• _REQUIRED TASK_
Provide the records once more, identical to the original.

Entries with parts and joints
....
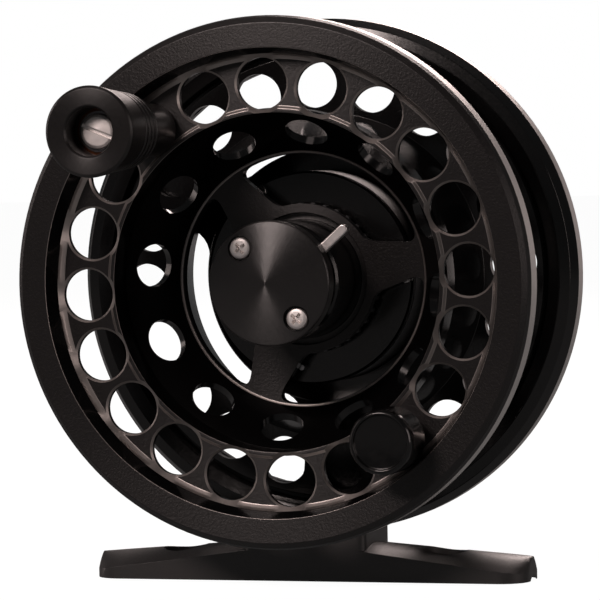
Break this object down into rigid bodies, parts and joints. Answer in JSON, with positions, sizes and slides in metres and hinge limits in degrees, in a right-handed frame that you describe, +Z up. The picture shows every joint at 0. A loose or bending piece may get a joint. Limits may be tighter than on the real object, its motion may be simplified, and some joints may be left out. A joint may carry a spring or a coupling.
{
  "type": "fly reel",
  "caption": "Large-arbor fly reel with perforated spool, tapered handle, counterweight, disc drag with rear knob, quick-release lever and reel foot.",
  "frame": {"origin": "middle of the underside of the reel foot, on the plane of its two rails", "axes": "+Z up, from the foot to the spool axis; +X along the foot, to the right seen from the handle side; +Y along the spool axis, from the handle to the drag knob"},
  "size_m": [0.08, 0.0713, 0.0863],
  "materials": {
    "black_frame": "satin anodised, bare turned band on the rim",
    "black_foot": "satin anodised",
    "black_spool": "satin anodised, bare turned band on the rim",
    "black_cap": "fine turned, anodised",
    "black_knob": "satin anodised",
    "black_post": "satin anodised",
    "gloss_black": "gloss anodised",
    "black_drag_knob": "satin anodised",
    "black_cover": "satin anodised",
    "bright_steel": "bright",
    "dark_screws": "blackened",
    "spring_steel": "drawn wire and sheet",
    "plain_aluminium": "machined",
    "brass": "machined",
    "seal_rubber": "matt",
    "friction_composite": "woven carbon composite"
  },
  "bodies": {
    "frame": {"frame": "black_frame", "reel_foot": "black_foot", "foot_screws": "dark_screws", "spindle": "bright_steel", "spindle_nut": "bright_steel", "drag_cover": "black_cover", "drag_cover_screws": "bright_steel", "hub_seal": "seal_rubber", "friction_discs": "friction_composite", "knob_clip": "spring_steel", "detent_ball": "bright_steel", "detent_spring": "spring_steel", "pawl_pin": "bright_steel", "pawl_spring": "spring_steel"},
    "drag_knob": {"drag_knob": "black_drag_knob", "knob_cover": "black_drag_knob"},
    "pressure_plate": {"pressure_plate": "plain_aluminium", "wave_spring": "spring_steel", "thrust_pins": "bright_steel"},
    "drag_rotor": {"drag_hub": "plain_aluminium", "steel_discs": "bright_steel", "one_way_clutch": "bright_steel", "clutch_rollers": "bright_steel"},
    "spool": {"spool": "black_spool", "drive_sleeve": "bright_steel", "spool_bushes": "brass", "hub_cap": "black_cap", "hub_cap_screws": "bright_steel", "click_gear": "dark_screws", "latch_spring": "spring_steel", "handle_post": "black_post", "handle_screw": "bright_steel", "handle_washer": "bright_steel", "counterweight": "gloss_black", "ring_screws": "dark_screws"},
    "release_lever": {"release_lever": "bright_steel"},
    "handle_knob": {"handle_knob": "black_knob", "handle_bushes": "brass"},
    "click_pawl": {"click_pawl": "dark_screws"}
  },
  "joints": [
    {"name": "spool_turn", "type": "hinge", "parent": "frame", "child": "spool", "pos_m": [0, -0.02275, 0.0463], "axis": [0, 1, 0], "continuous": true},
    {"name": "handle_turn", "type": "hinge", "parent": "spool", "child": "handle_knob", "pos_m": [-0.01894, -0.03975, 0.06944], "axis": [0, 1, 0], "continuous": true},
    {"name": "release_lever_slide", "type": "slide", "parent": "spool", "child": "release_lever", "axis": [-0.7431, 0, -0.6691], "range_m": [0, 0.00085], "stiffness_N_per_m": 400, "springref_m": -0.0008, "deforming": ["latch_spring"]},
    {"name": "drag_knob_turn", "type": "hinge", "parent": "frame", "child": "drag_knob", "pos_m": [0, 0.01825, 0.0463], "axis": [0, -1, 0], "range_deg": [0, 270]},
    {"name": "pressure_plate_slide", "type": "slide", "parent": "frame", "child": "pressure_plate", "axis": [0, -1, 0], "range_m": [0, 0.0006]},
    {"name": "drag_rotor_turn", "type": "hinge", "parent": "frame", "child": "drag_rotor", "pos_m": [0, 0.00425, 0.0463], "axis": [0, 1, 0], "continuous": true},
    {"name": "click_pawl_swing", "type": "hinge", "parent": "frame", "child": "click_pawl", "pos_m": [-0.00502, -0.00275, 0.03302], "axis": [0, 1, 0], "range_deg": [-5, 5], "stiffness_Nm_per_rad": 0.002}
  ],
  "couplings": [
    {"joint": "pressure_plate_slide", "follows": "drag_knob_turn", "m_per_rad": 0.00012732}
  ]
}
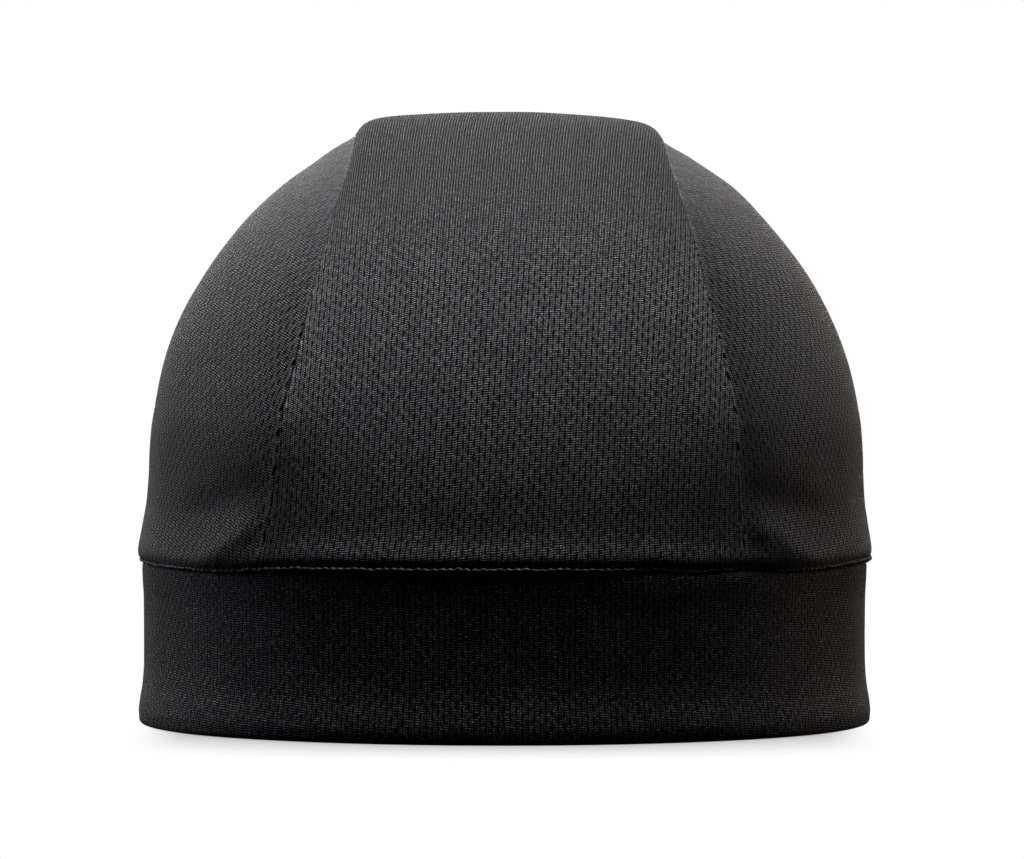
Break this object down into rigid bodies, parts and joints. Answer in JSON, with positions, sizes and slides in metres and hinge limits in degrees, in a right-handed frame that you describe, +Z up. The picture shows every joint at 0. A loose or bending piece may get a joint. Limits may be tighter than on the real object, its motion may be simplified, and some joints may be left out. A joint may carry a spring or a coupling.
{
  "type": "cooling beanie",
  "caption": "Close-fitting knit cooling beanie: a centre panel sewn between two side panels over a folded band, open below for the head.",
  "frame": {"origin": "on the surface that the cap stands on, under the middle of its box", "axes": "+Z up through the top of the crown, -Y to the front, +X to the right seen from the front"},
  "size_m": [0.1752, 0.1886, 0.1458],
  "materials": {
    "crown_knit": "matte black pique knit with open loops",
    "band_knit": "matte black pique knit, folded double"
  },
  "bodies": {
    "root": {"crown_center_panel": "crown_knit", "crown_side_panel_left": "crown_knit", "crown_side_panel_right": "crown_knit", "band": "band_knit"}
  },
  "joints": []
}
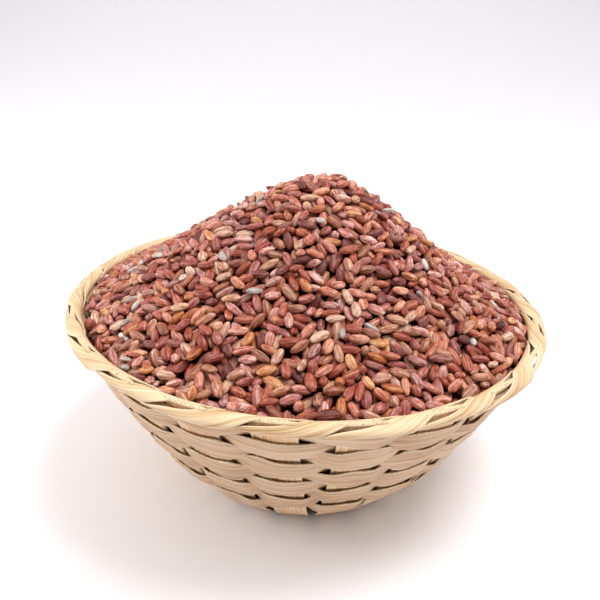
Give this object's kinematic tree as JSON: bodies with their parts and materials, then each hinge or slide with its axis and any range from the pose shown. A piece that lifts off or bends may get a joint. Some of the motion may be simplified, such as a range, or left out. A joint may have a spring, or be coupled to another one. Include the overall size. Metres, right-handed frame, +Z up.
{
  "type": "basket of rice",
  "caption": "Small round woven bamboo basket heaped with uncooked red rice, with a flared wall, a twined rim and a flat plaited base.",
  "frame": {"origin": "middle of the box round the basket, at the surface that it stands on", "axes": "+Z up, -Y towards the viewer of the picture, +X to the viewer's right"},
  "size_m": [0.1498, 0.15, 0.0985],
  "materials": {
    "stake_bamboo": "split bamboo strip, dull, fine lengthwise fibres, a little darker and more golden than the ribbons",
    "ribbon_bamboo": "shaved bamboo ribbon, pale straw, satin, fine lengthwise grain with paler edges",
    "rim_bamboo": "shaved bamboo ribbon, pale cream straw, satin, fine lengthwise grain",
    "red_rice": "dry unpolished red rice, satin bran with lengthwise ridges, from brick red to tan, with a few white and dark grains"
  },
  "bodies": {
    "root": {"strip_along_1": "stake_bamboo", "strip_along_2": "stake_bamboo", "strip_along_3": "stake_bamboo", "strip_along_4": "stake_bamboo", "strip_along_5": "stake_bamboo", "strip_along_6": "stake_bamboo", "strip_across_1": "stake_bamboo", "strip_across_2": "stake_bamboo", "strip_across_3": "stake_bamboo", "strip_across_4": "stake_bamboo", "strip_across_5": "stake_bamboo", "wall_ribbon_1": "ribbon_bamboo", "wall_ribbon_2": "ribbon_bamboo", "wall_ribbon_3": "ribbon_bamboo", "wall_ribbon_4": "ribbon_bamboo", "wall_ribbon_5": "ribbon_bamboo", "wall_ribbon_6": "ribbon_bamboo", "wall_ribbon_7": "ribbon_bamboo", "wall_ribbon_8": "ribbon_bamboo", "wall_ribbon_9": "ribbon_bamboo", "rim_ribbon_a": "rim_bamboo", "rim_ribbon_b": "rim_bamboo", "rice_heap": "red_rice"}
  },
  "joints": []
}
....
• _RIGHT ANSWER_
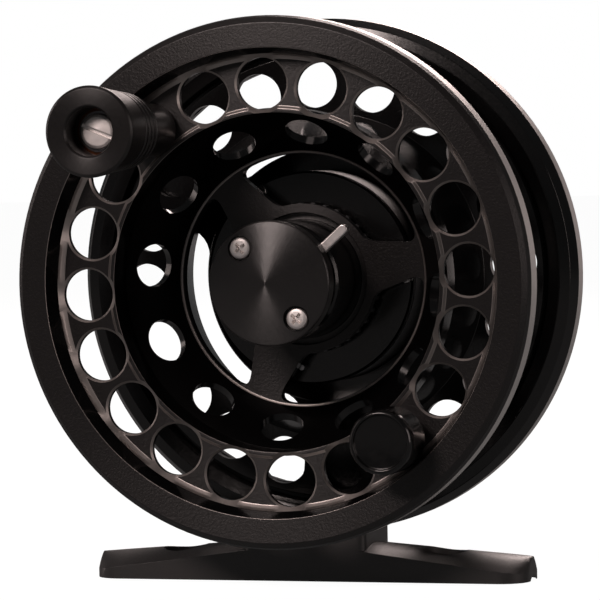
Break this object down into rigid bodies, parts and joints. Answer in JSON, with positions, sizes and slides in metres and hinge limits in degrees, in a right-handed frame that you describe, +Z up. The picture shows every joint at 0. A loose or bending piece may get a joint. Limits may be tighter than on the real object, its motion may be simplified, and some joints may be left out. A joint may carry a spring or a coupling.
{
  "type": "fly reel",
  "caption": "Large-arbor fly reel with perforated spool, tapered handle, counterweight, disc drag with rear knob, quick-release lever and reel foot.",
  "frame": {"origin": "middle of the underside of the reel foot, on the plane of its two rails", "axes": "+Z up, from the foot to the spool axis; +X along the foot, to the right seen from the handle side; +Y along the spool axis, from the handle to the drag knob"},
  "size_m": [0.08, 0.0713, 0.0863],
  "materials": {
    "black_frame": "satin anodised, bare turned band on the rim",
    "black_foot": "satin anodised",
    "black_spool": "satin anodised, bare turned band on the rim",
    "black_cap": "fine turned, anodised",
    "black_knob": "satin anodised",
    "black_post": "satin anodised",
    "gloss_black": "gloss anodised",
    "black_drag_knob": "satin anodised",
    "black_cover": "satin anodised",
    "bright_steel": "bright",
    "dark_screws": "blackened",
    "spring_steel": "drawn wire and sheet",
    "plain_aluminium": "machined",
    "brass": "machined",
    "seal_rubber": "matt",
    "friction_composite": "woven carbon composite"
  },
  "bodies": {
    "frame": {"frame": "black_frame", "reel_foot": "black_foot", "foot_screws": "dark_screws", "spindle": "bright_steel", "spindle_nut": "bright_steel", "drag_cover": "black_cover", "drag_cover_screws": "bright_steel", "hub_seal": "seal_rubber", "friction_discs": "friction_composite", "knob_clip": "spring_steel", "detent_ball": "bright_steel", "detent_spring": "spring_steel", "pawl_pin": "bright_steel", "pawl_spring": "spring_steel"},
    "drag_knob": {"drag_knob": "black_drag_knob", "knob_cover": "black_drag_knob"},
    "pressure_plate": {"pressure_plate": "plain_aluminium", "wave_spring": "spring_steel", "thrust_pins": "bright_steel"},
    "drag_rotor": {"drag_hub": "plain_aluminium", "steel_discs": "bright_steel", "one_way_clutch": "bright_steel", "clutch_rollers": "bright_steel"},
    "spool": {"spool": "black_spool", "drive_sleeve": "bright_steel", "spool_bushes": "brass", "hub_cap": "black_cap", "hub_cap_screws": "bright_steel", "click_gear": "dark_screws", "latch_spring": "spring_steel", "handle_post": "black_post", "handle_screw": "bright_steel", "handle_washer": "bright_steel", "counterweight": "gloss_black", "ring_screws": "dark_screws"},
    "release_lever": {"release_lever": "bright_steel"},
    "handle_knob": {"handle_knob": "black_knob", "handle_bushes": "brass"},
    "click_pawl": {"click_pawl": "dark_screws"}
  },
  "joints": [
    {"name": "spool_turn", "type": "hinge", "parent": "frame", "child": "spool", "pos_m": [0, -0.02275, 0.0463], "axis": [0, 1, 0], "continuous": true},
    {"name": "handle_turn", "type": "hinge", "parent": "spool", "child": "handle_knob", "pos_m": [-0.01894, -0.03975, 0.06944], "axis": [0, 1, 0], "continuous": true},
    {"name": "release_lever_slide", "type": "slide", "parent": "spool", "child": "release_lever", "axis": [-0.7431, 0, -0.6691], "range_m": [0, 0.00085], "stiffness_N_per_m": 400, "springref_m": -0.0008, "deforming": ["latch_spring"]},
    {"name": "drag_knob_turn", "type": "hinge", "parent": "frame", "child": "drag_knob", "pos_m": [0, 0.01825, 0.0463], "axis": [0, -1, 0], "range_deg": [0, 270]},
    {"name": "pressure_plate_slide", "type": "slide", "parent": "frame", "child": "pressure_plate", "axis": [0, -1, 0], "range_m": [0, 0.0006]},
    {"name": "drag_rotor_turn", "type": "hinge", "parent": "frame", "child": "drag_rotor", "pos_m": [0, 0.00425, 0.0463], "axis": [0, 1, 0], "continuous": true},
    {"name": "click_pawl_swing", "type": "hinge", "parent": "frame", "child": "click_pawl", "pos_m": [-0.00502, -0.00275, 0.03302], "axis": [0, 1, 0], "range_deg": [-5, 5], "stiffness_Nm_per_rad": 0.002}
  ],
  "couplings": [
    {"joint": "pressure_plate_slide", "follows": "drag_knob_turn", "m_per_rad": 0.00012732}
  ]
}
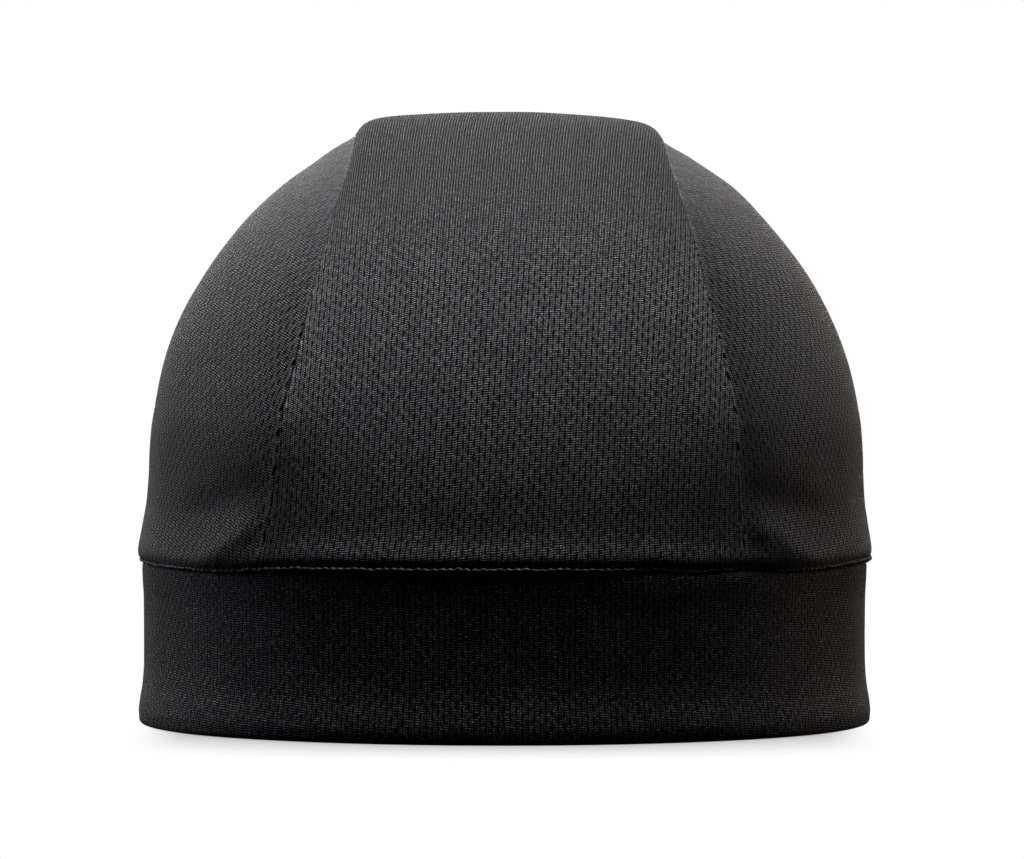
Break this object down into rigid bodies, parts and joints. Answer in JSON, with positions, sizes and slides in metres and hinge limits in degrees, in a right-handed frame that you describe, +Z up. The picture shows every joint at 0. A loose or bending piece may get a joint. Limits may be tighter than on the real object, its motion may be simplified, and some joints may be left out. A joint may carry a spring or a coupling.
{
  "type": "cooling beanie",
  "caption": "Close-fitting knit cooling beanie: a centre panel sewn between two side panels over a folded band, open below for the head.",
  "frame": {"origin": "on the surface that the cap stands on, under the middle of its box", "axes": "+Z up through the top of the crown, -Y to the front, +X to the right seen from the front"},
  "size_m": [0.1752, 0.1886, 0.1458],
  "materials": {
    "crown_knit": "matte black pique knit with open loops",
    "band_knit": "matte black pique knit, folded double"
  },
  "bodies": {
    "root": {"crown_center_panel": "crown_knit", "crown_side_panel_left": "crown_knit", "crown_side_panel_right": "crown_knit", "band": "band_knit"}
  },
  "joints": []
}
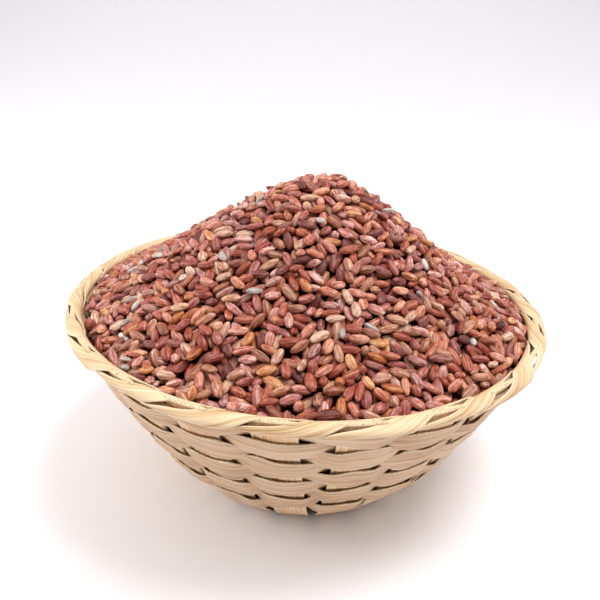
Give this object's kinematic tree as JSON: bodies with their parts and materials, then each hinge or slide with its axis and any range from the pose shown. A piece that lifts off or bends may get a joint. Some of the motion may be simplified, such as a range, or left out. A joint may have a spring, or be coupled to another one. Include the overall size. Metres, right-handed frame, +Z up.
{
  "type": "basket of rice",
  "caption": "Small round woven bamboo basket heaped with uncooked red rice, with a flared wall, a twined rim and a flat plaited base.",
  "frame": {"origin": "middle of the box round the basket, at the surface that it stands on", "axes": "+Z up, -Y towards the viewer of the picture, +X to the viewer's right"},
  "size_m": [0.1498, 0.15, 0.0985],
  "materials": {
    "stake_bamboo": "split bamboo strip, dull, fine lengthwise fibres, a little darker and more golden than the ribbons",
    "ribbon_bamboo": "shaved bamboo ribbon, pale straw, satin, fine lengthwise grain with paler edges",
    "rim_bamboo": "shaved bamboo ribbon, pale cream straw, satin, fine lengthwise grain",
    "red_rice": "dry unpolished red rice, satin bran with lengthwise ridges, from brick red to tan, with a few white and dark grains"
  },
  "bodies": {
    "root": {"strip_along_1": "stake_bamboo", "strip_along_2": "stake_bamboo", "strip_along_3": "stake_bamboo", "strip_along_4": "stake_bamboo", "strip_along_5": "stake_bamboo", "strip_along_6": "stake_bamboo", "strip_across_1": "stake_bamboo", "strip_across_2": "stake_bamboo", "strip_across_3": "stake_bamboo", "strip_across_4": "stake_bamboo", "strip_across_5": "stake_bamboo", "wall_ribbon_1": "ribbon_bamboo", "wall_ribbon_2": "ribbon_bamboo", "wall_ribbon_3": "ribbon_bamboo", "wall_ribbon_4": "ribbon_bamboo", "wall_ribbon_5": "ribbon_bamboo", "wall_ribbon_6": "ribbon_bamboo", "wall_ribbon_7": "ribbon_bamboo", "wall_ribbon_8": "ribbon_bamboo", "wall_ribbon_9": "ribbon_bamboo", "rim_ribbon_a": "rim_bamboo", "rim_ribbon_b": "rim_bamboo", "rice_heap": "red_rice"}
  },
  "joints": []
}